::: Records supplied

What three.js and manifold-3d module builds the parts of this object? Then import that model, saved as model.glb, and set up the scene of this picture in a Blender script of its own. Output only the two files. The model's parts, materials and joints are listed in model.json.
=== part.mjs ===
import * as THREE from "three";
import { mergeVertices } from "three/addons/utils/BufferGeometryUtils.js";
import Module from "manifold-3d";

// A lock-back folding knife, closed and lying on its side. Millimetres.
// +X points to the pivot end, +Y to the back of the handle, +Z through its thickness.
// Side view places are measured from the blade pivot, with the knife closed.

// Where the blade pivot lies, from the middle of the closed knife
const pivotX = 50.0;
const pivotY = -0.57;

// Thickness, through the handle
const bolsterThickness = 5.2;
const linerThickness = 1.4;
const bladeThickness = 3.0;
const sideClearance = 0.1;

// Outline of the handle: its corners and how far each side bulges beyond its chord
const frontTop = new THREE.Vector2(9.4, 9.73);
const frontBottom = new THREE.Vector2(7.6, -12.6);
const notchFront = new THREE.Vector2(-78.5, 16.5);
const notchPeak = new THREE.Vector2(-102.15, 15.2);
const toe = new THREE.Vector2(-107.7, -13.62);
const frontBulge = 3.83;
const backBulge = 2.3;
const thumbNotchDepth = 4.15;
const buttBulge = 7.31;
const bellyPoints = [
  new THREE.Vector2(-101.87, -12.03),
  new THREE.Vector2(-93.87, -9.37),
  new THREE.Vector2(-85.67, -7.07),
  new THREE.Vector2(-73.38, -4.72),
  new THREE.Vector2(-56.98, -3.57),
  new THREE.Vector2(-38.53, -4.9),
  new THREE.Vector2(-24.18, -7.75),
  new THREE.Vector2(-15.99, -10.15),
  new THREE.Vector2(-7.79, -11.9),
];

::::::
::: Records supplied

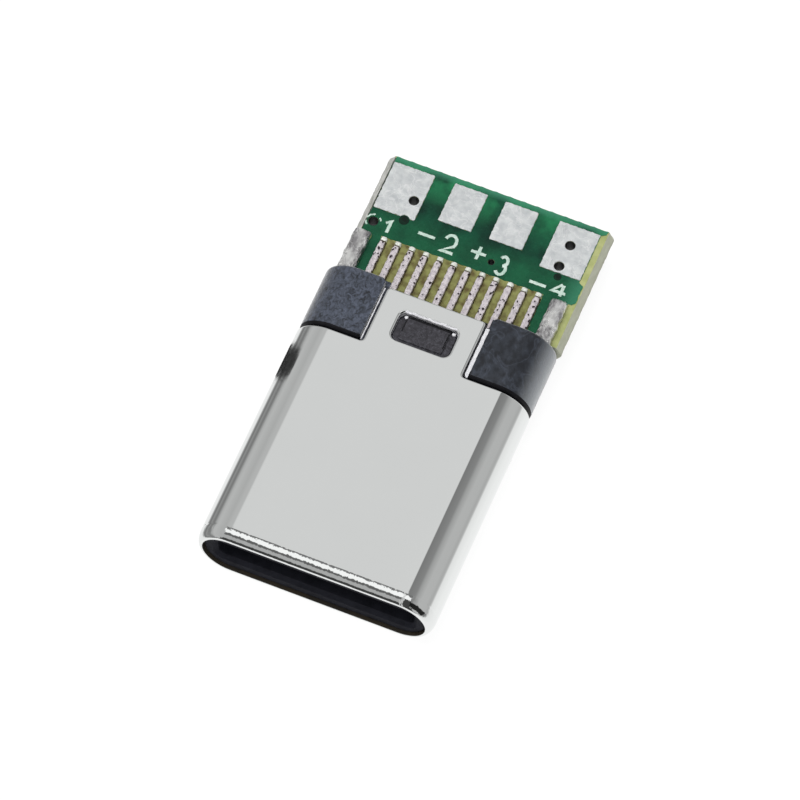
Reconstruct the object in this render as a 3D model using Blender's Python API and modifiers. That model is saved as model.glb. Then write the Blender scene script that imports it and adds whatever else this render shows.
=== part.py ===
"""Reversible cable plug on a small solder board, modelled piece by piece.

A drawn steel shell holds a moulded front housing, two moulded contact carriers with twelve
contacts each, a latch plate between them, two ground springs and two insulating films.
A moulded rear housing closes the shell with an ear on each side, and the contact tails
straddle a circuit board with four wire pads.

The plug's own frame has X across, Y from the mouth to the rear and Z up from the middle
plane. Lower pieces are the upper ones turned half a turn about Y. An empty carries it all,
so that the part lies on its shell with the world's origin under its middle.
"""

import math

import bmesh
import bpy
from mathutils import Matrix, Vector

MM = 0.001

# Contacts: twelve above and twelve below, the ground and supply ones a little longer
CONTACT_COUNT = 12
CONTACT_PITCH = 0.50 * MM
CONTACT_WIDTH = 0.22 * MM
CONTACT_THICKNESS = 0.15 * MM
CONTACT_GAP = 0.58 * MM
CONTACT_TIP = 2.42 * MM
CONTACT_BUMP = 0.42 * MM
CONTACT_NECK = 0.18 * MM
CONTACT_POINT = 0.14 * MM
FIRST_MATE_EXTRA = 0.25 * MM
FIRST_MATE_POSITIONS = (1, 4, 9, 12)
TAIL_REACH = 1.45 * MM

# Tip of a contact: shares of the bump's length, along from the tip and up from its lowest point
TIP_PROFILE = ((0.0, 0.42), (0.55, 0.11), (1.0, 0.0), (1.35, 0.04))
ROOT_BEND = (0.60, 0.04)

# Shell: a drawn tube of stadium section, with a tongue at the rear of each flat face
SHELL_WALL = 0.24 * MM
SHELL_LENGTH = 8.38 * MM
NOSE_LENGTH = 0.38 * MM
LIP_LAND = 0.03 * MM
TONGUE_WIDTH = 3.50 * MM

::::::

> [Problem to work on]: Copy exactly the lines from the line with "Reconstruct the object" up to and including the line with "import math", and no other lines.

> [Response below]:
Reconstruct the object in this render as a 3D model using Blender's Python API and modifiers. That model is saved as model.glb. Then write the Blender scene script that imports it and adds whatever else this render shows.
=== part.py ===
"""Reversible cable plug on a small solder board, modelled piece by piece.

A drawn steel shell holds a moulded front housing, two moulded contact carriers with twelve
contacts each, a latch plate between them, two ground springs and two insulating films.
A moulded rear housing closes the shell with an ear on each side, and the contact tails
straddle a circuit board with four wire pads.

The plug's own frame has X across, Y from the mouth to the rear and Z up from the middle
plane. Lower pieces are the upper ones turned half a turn about Y. An empty carries it all,
so that the part lies on its shell with the world's origin under its middle.
"""

import math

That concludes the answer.